→ **WHAT THIS TASK INVOLVES**
Will you give the material below again, every line exactly as it is?

-*-

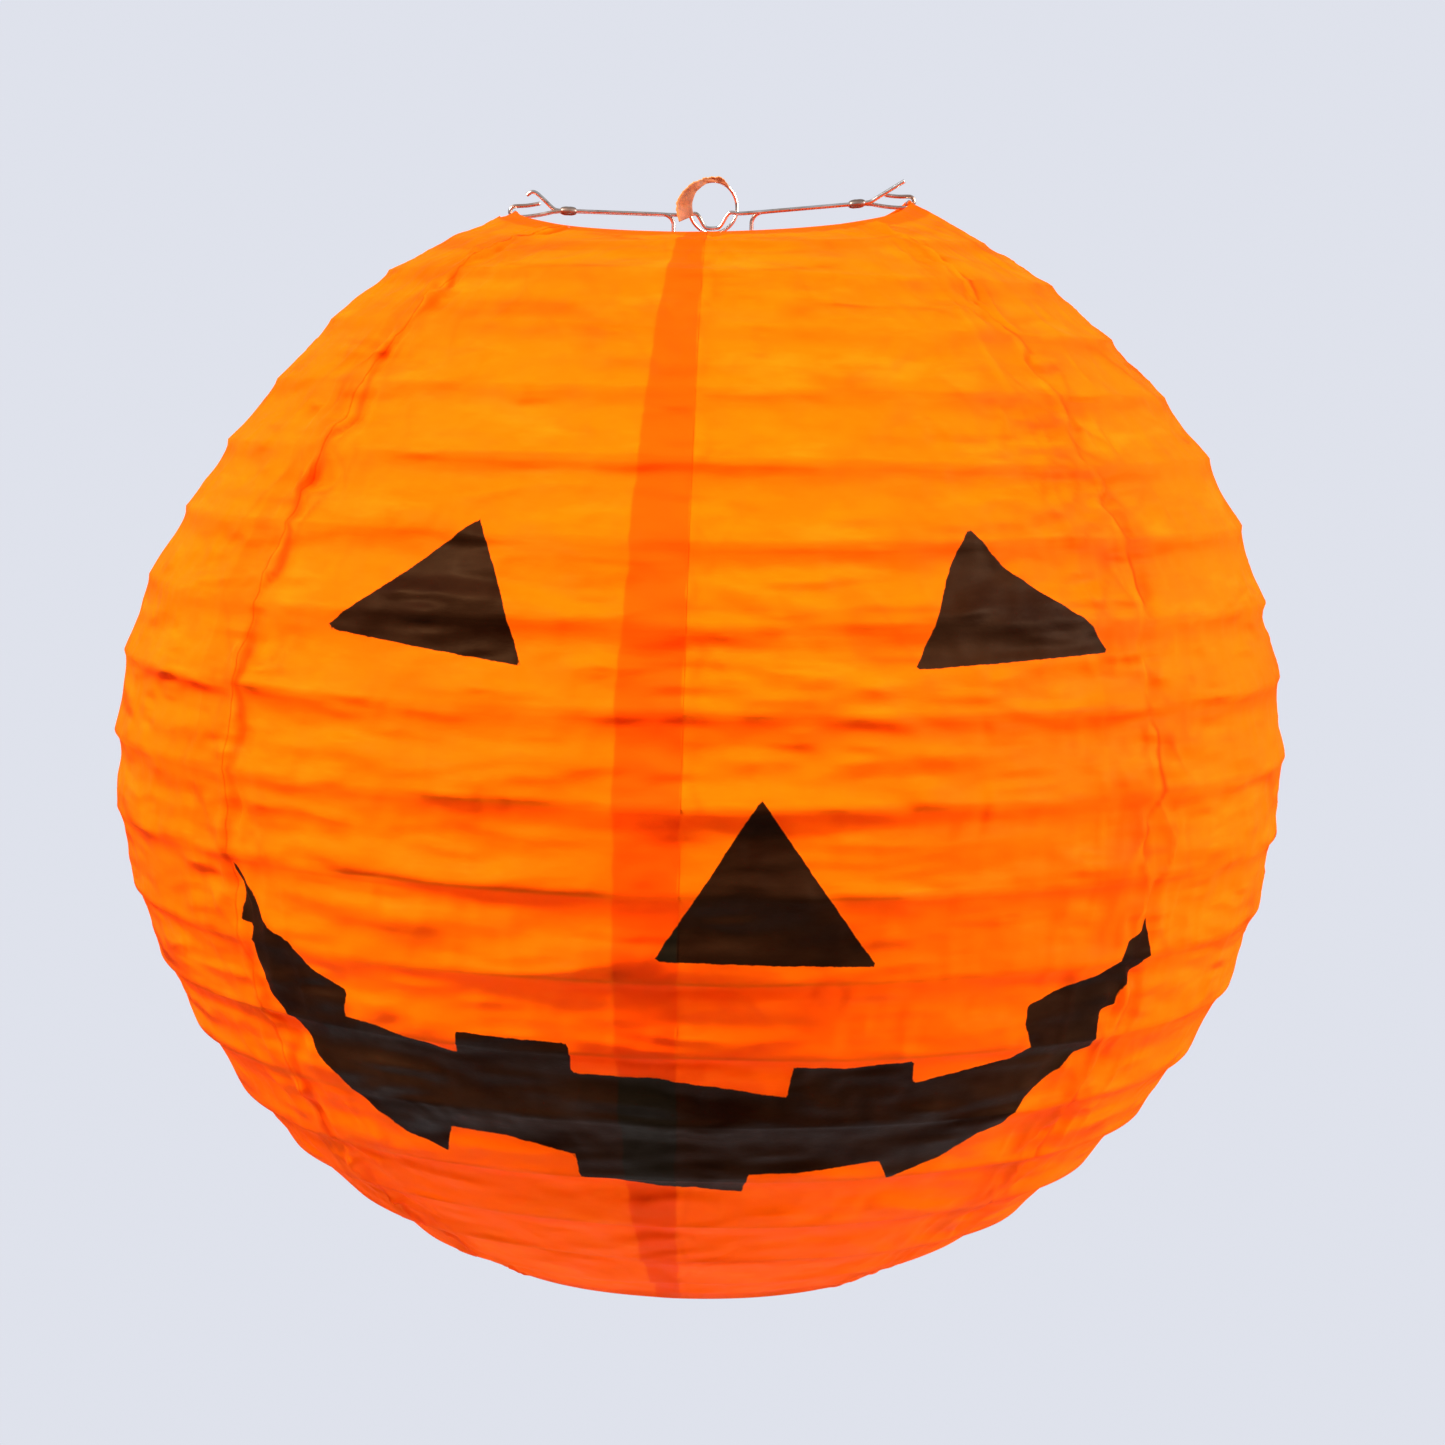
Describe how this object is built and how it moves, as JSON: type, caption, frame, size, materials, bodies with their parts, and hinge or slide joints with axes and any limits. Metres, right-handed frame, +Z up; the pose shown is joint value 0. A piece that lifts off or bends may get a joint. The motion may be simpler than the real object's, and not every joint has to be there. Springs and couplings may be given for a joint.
{
  "type": "accordion paper lantern",
  "caption": "Round orange paper lantern with a printed pumpkin face, glued from gores over wire hoops, stretched by a sprung wire expander and folding flat like an accordion.",
  "frame": {"origin": "top of the hanging ring's hole, where the hook or cord carries the lantern", "axes": "+Z up along the lantern's axis, -Y towards the printed face, +X to the right of someone who looks at the face"},
  "size_m": [0.303, 0.303, 0.2803],
  "materials": {
    "orange_paper": "matte translucent paper",
    "plated_wire": "bright plated spring wire",
    "ferrule_metal": "dull coppery metal",
    "brown_paper": "torn brown-orange paper"
  },
  "bodies": {
    "hanging_ring": {"hanging_ring": "plated_wire", "ring_scrap": "brown_paper"},
    "stretched_frame": {"hanger_wire": "plated_wire", "left_leg_wire": "plated_wire", "right_leg_wire": "plated_wire", "left_ferrule": "ferrule_metal", "right_ferrule": "ferrule_metal", "top_ring": "plated_wire", "paper_panel_1": "orange_paper", "paper_panel_2": "orange_paper", "paper_panel_3": "orange_paper", "paper_panel_4": "orange_paper", "paper_panel_5": "orange_paper", "paper_panel_6": "orange_paper", "paper_panel_7": "orange_paper", "paper_panel_8": "orange_paper"},
    "bottom_ring": {"bottom_ring": "plated_wire"},
    "rib_ring_01": {"rib_ring_01": "plated_wire"},
    "rib_ring_02": {"rib_ring_02": "plated_wire"},
    "rib_ring_03": {"rib_ring_03": "plated_wire"},
    "rib_ring_04": {"rib_ring_04": "plated_wire"},
    "rib_ring_05": {"rib_ring_05": "plated_wire"},
    "rib_ring_06": {"rib_ring_06": "plated_wire"},
    "rib_ring_07": {"rib_ring_07": "plated_wire"},
    "rib_ring_08": {"rib_ring_08": "plated_wire"},
    "rib_ring_09": {"rib_ring_09": "plated_wire"},
    "rib_ring_10": {"rib_ring_10": "plated_wire"},
    "rib_ring_11": {"rib_ring_11": "plated_wire"},
    "rib_ring_12": {"rib_ring_12": "plated_wire"},
    "rib_ring_13": {"rib_ring_13": "plated_wire"},
    "rib_ring_14": {"rib_ring_14": "plated_wire"},
    "rib_ring_15": {"rib_ring_15": "plated_wire"},
    "rib_ring_16": {"rib_ring_16": "plated_wire"},
    "rib_ring_17": {"rib_ring_17": "plated_wire"}
  },
  "joints": [
    {"name": "swing", "type": "hinge", "parent": "hanging_ring", "child": "stretched_frame", "pos_m": [0, 0, -0.0116], "axis": [0.9974, 0.0724, 0], "range_deg": [-15, 15]},
    {"name": "fold", "type": "slide", "parent": "stretched_frame", "child": "bottom_ring", "axis": [0, 0, 1], "range_m": [0, 0.236], "deforming": ["paper_panel_1", "paper_panel_2", "paper_panel_3", "paper_panel_4", "paper_panel_5", "paper_panel_6", "paper_panel_7", "paper_panel_8"]},
    {"name": "rib_01_slide", "type": "slide", "parent": "stretched_frame", "child": "rib_ring_01", "axis": [0, 0, 1], "range_m": [0, 0.00767]},
    {"name": "rib_02_slide", "type": "slide", "parent": "stretched_frame", "child": "rib_ring_02", "axis": [0, 0, 1], "range_m": [0, 0.01701]},
    {"name": "rib_03_slide", "type": "slide", "parent": "stretched_frame", "child": "rib_ring_03", "axis": [0, 0, 1], "range_m": [0, 0.02795]},
    {"name": "rib_04_slide", "type": "slide", "parent": "stretched_frame", "child": "rib_ring_04", "axis": [0, 0, 1], "range_m": [0, 0.04031]},
    {"name": "rib_05_slide", "type": "slide", "parent": "stretched_frame", "child": "rib_ring_05", "axis": [0, 0, 1], "range_m": [0, 0.05394]},
    {"name": "rib_06_slide", "type": "slide", "parent": "stretched_frame", "child": "rib_ring_06", "axis": [0, 0, 1], "range_m": [0, 0.0687]},
    {"name": "rib_07_slide", "type": "slide", "parent": "stretched_frame", "child": "rib_ring_07", "axis": [0, 0, 1], "range_m": [0, 0.08439]},
    {"name": "rib_08_slide", "type": "slide", "parent": "stretched_frame", "child": "rib_ring_08", "axis": [0, 0, 1], "range_m": [0, 0.10084]},
    {"name": "rib_09_slide", "type": "slide", "parent": "stretched_frame", "child": "rib_ring_09", "axis": [0, 0, 1], "range_m": [0, 0.11777]},
    {"name": "rib_10_slide", "type": "slide", "parent": "stretched_frame", "child": "rib_ring_10", "axis": [0, 0, 1], "range_m": [0, 0.13482]},
    {"name": "rib_11_slide", "type": "slide", "parent": "stretched_frame", "child": "rib_ring_11", "axis": [0, 0, 1], "range_m": [0, 0.15154]},
    {"name": "rib_12_slide", "type": "slide", "parent": "stretched_frame", "child": "rib_ring_12", "axis": [0, 0, 1], "range_m": [0, 0.1676]},
    {"name": "rib_13_slide", "type": "slide", "parent": "stretched_frame", "child": "rib_ring_13", "axis": [0, 0, 1], "range_m": [0, 0.1827]},
    {"name": "rib_14_slide", "type": "slide", "parent": "stretched_frame", "child": "rib_ring_14", "axis": [0, 0, 1], "range_m": [0, 0.19659]},
    {"name": "rib_15_slide", "type": "slide", "parent": "stretched_frame", "child": "rib_ring_15", "axis": [0, 0, 1], "range_m": [0, 0.20904]},
    {"name": "rib_16_slide", "type": "slide", "parent": "stretched_frame", "child": "rib_ring_16", "axis": [0, 0, 1], "range_m": [0, 0.21988]},
    {"name": "rib_17_slide", "type": "slide", "parent": "stretched_frame", "child": "rib_ring_17", "axis": [0, 0, 1], "range_m": [0, 0.22894]}
  ],
  "couplings": [
    {"joint": "rib_01_slide", "follows": "fold", "ratio": 0.03209},
    {"joint": "rib_02_slide", "follows": "fold", "ratio": 0.071675},
    {"joint": "rib_03_slide", "follows": "fold", "ratio": 0.118},
    {"joint": "rib_04_slide", "follows": "fold", "ratio": 0.17038},
    {"joint": "rib_05_slide", "follows": "fold", "ratio": 0.22816},
    {"joint": "rib_06_slide", "follows": "fold", "ratio": 0.29066},
    {"joint": "rib_07_slide", "follows": "fold", "ratio": 0.35718},
    {"joint": "rib_08_slide", "follows": "fold", "ratio": 0.42685},
    {"joint": "rib_09_slide", "follows": "fold", "ratio": 0.49862},
    {"joint": "rib_10_slide", "follows": "fold", "ratio": 0.57083},
    {"joint": "rib_11_slide", "follows": "fold", "ratio": 0.64169},
    {"joint": "rib_12_slide", "follows": "fold", "ratio": 0.70974},
    {"joint": "rib_13_slide", "follows": "fold", "ratio": 0.77374},
    {"joint": "rib_14_slide", "follows": "fold", "ratio": 0.83259},
    {"joint": "rib_15_slide", "follows": "fold", "ratio": 0.88535},
    {"joint": "rib_16_slide", "follows": "fold", "ratio": 0.93126},
    {"joint": "rib_17_slide", "follows": "fold", "ratio": 0.96965}
  ]
}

-*-

→ **TASK RESPONSE**
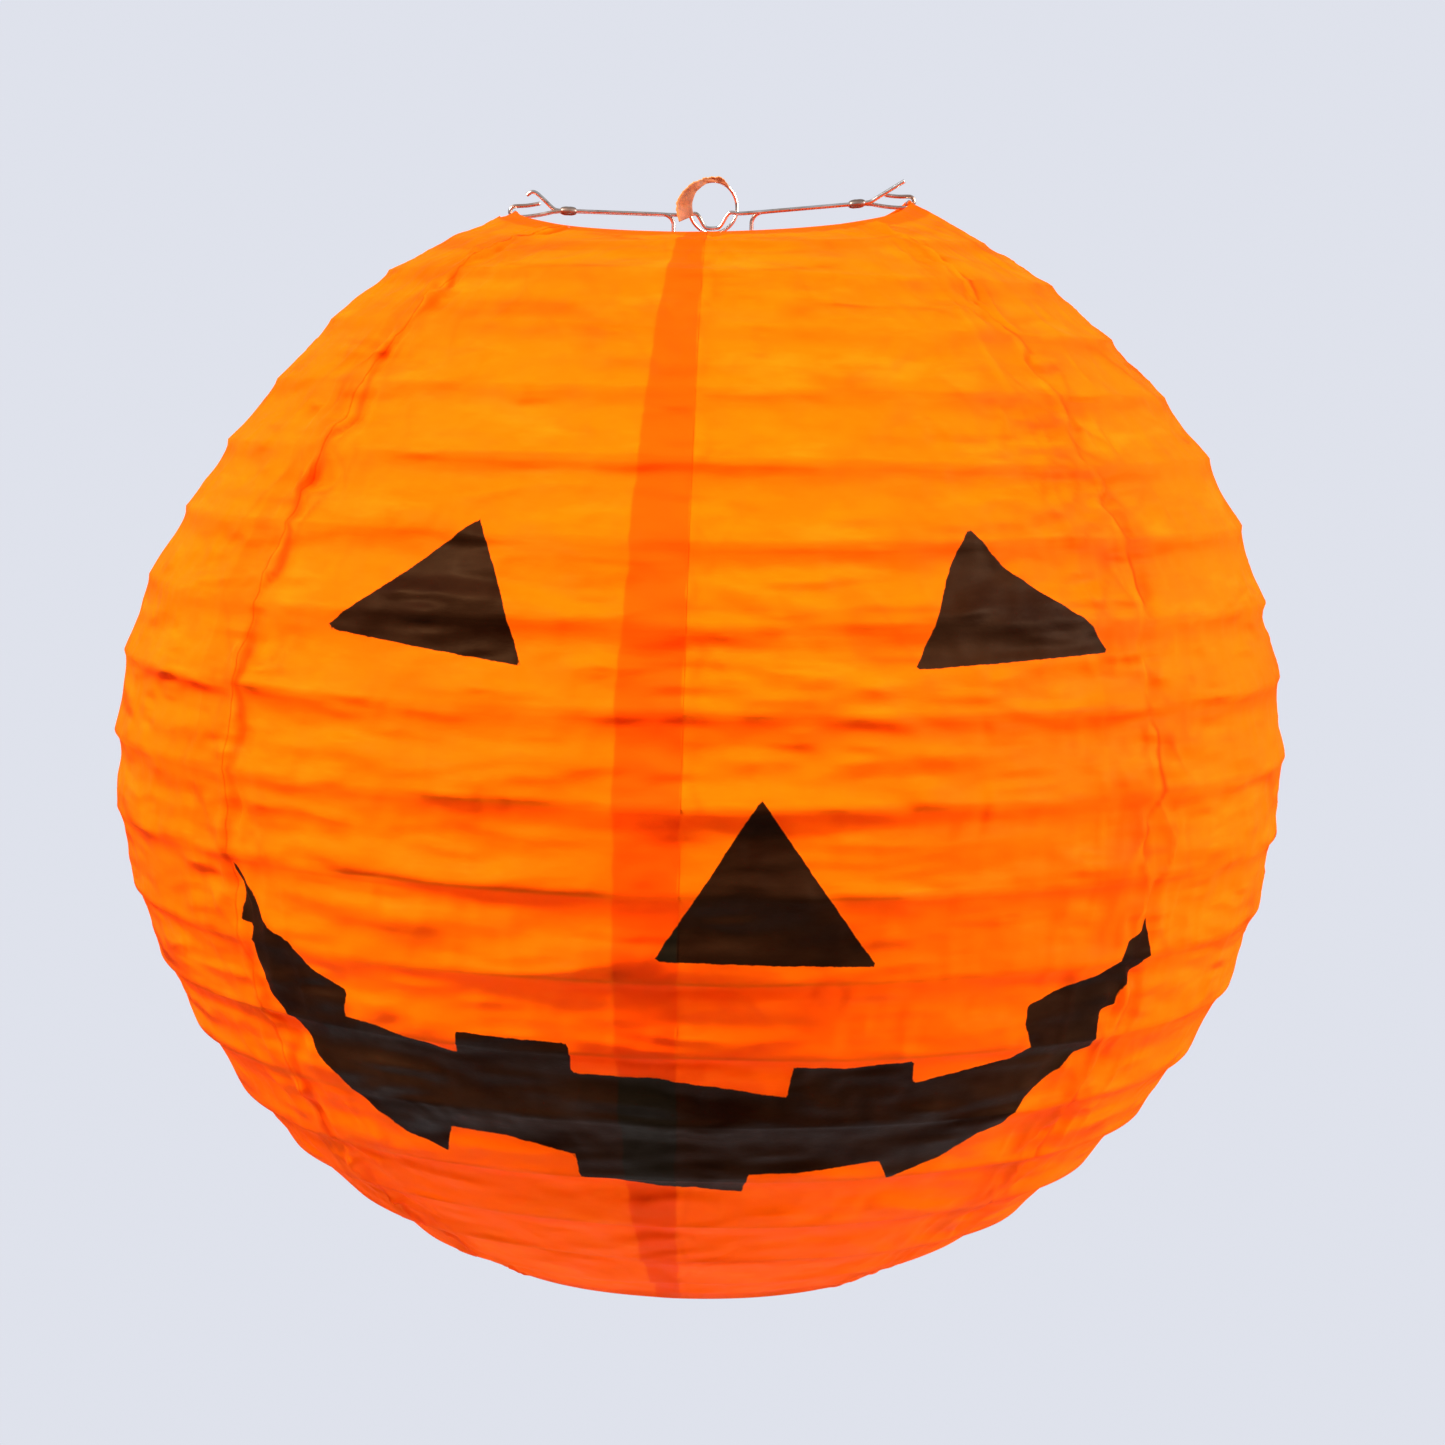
Describe how this object is built and how it moves, as JSON: type, caption, frame, size, materials, bodies with their parts, and hinge or slide joints with axes and any limits. Metres, right-handed frame, +Z up; the pose shown is joint value 0. A piece that lifts off or bends may get a joint. The motion may be simpler than the real object's, and not every joint has to be there. Springs and couplings may be given for a joint.
{
  "type": "accordion paper lantern",
  "caption": "Round orange paper lantern with a printed pumpkin face, glued from gores over wire hoops, stretched by a sprung wire expander and folding flat like an accordion.",
  "frame": {"origin": "top of the hanging ring's hole, where the hook or cord carries the lantern", "axes": "+Z up along the lantern's axis, -Y towards the printed face, +X to the right of someone who looks at the face"},
  "size_m": [0.303, 0.303, 0.2803],
  "materials": {
    "orange_paper": "matte translucent paper",
    "plated_wire": "bright plated spring wire",
    "ferrule_metal": "dull coppery metal",
    "brown_paper": "torn brown-orange paper"
  },
  "bodies": {
    "hanging_ring": {"hanging_ring": "plated_wire", "ring_scrap": "brown_paper"},
    "stretched_frame": {"hanger_wire": "plated_wire", "left_leg_wire": "plated_wire", "right_leg_wire": "plated_wire", "left_ferrule": "ferrule_metal", "right_ferrule": "ferrule_metal", "top_ring": "plated_wire", "paper_panel_1": "orange_paper", "paper_panel_2": "orange_paper", "paper_panel_3": "orange_paper", "paper_panel_4": "orange_paper", "paper_panel_5": "orange_paper", "paper_panel_6": "orange_paper", "paper_panel_7": "orange_paper", "paper_panel_8": "orange_paper"},
    "bottom_ring": {"bottom_ring": "plated_wire"},
    "rib_ring_01": {"rib_ring_01": "plated_wire"},
    "rib_ring_02": {"rib_ring_02": "plated_wire"},
    "rib_ring_03": {"rib_ring_03": "plated_wire"},
    "rib_ring_04": {"rib_ring_04": "plated_wire"},
    "rib_ring_05": {"rib_ring_05": "plated_wire"},
    "rib_ring_06": {"rib_ring_06": "plated_wire"},
    "rib_ring_07": {"rib_ring_07": "plated_wire"},
    "rib_ring_08": {"rib_ring_08": "plated_wire"},
    "rib_ring_09": {"rib_ring_09": "plated_wire"},
    "rib_ring_10": {"rib_ring_10": "plated_wire"},
    "rib_ring_11": {"rib_ring_11": "plated_wire"},
    "rib_ring_12": {"rib_ring_12": "plated_wire"},
    "rib_ring_13": {"rib_ring_13": "plated_wire"},
    "rib_ring_14": {"rib_ring_14": "plated_wire"},
    "rib_ring_15": {"rib_ring_15": "plated_wire"},
    "rib_ring_16": {"rib_ring_16": "plated_wire"},
    "rib_ring_17": {"rib_ring_17": "plated_wire"}
  },
  "joints": [
    {"name": "swing", "type": "hinge", "parent": "hanging_ring", "child": "stretched_frame", "pos_m": [0, 0, -0.0116], "axis": [0.9974, 0.0724, 0], "range_deg": [-15, 15]},
    {"name": "fold", "type": "slide", "parent": "stretched_frame", "child": "bottom_ring", "axis": [0, 0, 1], "range_m": [0, 0.236], "deforming": ["paper_panel_1", "paper_panel_2", "paper_panel_3", "paper_panel_4", "paper_panel_5", "paper_panel_6", "paper_panel_7", "paper_panel_8"]},
    {"name": "rib_01_slide", "type": "slide", "parent": "stretched_frame", "child": "rib_ring_01", "axis": [0, 0, 1], "range_m": [0, 0.00767]},
    {"name": "rib_02_slide", "type": "slide", "parent": "stretched_frame", "child": "rib_ring_02", "axis": [0, 0, 1], "range_m": [0, 0.01701]},
    {"name": "rib_03_slide", "type": "slide", "parent": "stretched_frame", "child": "rib_ring_03", "axis": [0, 0, 1], "range_m": [0, 0.02795]},
    {"name": "rib_04_slide", "type": "slide", "parent": "stretched_frame", "child": "rib_ring_04", "axis": [0, 0, 1], "range_m": [0, 0.04031]},
    {"name": "rib_05_slide", "type": "slide", "parent": "stretched_frame", "child": "rib_ring_05", "axis": [0, 0, 1], "range_m": [0, 0.05394]},
    {"name": "rib_06_slide", "type": "slide", "parent": "stretched_frame", "child": "rib_ring_06", "axis": [0, 0, 1], "range_m": [0, 0.0687]},
    {"name": "rib_07_slide", "type": "slide", "parent": "stretched_frame", "child": "rib_ring_07", "axis": [0, 0, 1], "range_m": [0, 0.08439]},
    {"name": "rib_08_slide", "type": "slide", "parent": "stretched_frame", "child": "rib_ring_08", "axis": [0, 0, 1], "range_m": [0, 0.10084]},
    {"name": "rib_09_slide", "type": "slide", "parent": "stretched_frame", "child": "rib_ring_09", "axis": [0, 0, 1], "range_m": [0, 0.11777]},
    {"name": "rib_10_slide", "type": "slide", "parent": "stretched_frame", "child": "rib_ring_10", "axis": [0, 0, 1], "range_m": [0, 0.13482]},
    {"name": "rib_11_slide", "type": "slide", "parent": "stretched_frame", "child": "rib_ring_11", "axis": [0, 0, 1], "range_m": [0, 0.15154]},
    {"name": "rib_12_slide", "type": "slide", "parent": "stretched_frame", "child": "rib_ring_12", "axis": [0, 0, 1], "range_m": [0, 0.1676]},
    {"name": "rib_13_slide", "type": "slide", "parent": "stretched_frame", "child": "rib_ring_13", "axis": [0, 0, 1], "range_m": [0, 0.1827]},
    {"name": "rib_14_slide", "type": "slide", "parent": "stretched_frame", "child": "rib_ring_14", "axis": [0, 0, 1], "range_m": [0, 0.19659]},
    {"name": "rib_15_slide", "type": "slide", "parent": "stretched_frame", "child": "rib_ring_15", "axis": [0, 0, 1], "range_m": [0, 0.20904]},
    {"name": "rib_16_slide", "type": "slide", "parent": "stretched_frame", "child": "rib_ring_16", "axis": [0, 0, 1], "range_m": [0, 0.21988]},
    {"name": "rib_17_slide", "type": "slide", "parent": "stretched_frame", "child": "rib_ring_17", "axis": [0, 0, 1], "range_m": [0, 0.22894]}
  ],
  "couplings": [
    {"joint": "rib_01_slide", "follows": "fold", "ratio": 0.03209},
    {"joint": "rib_02_slide", "follows": "fold", "ratio": 0.071675},
    {"joint": "rib_03_slide", "follows": "fold", "ratio": 0.118},
    {"joint": "rib_04_slide", "follows": "fold", "ratio": 0.17038},
    {"joint": "rib_05_slide", "follows": "fold", "ratio": 0.22816},
    {"joint": "rib_06_slide", "follows": "fold", "ratio": 0.29066},
    {"joint": "rib_07_slide", "follows": "fold", "ratio": 0.35718},
    {"joint": "rib_08_slide", "follows": "fold", "ratio": 0.42685},
    {"joint": "rib_09_slide", "follows": "fold", "ratio": 0.49862},
    {"joint": "rib_10_slide", "follows": "fold", "ratio": 0.57083},
    {"joint": "rib_11_slide", "follows": "fold", "ratio": 0.64169},
    {"joint": "rib_12_slide", "follows": "fold", "ratio": 0.70974},
    {"joint": "rib_13_slide", "follows": "fold", "ratio": 0.77374},
    {"joint": "rib_14_slide", "follows": "fold", "ratio": 0.83259},
    {"joint": "rib_15_slide", "follows": "fold", "ratio": 0.88535},
    {"joint": "rib_16_slide", "follows": "fold", "ratio": 0.93126},
    {"joint": "rib_17_slide", "follows": "fold", "ratio": 0.96965}
  ]
}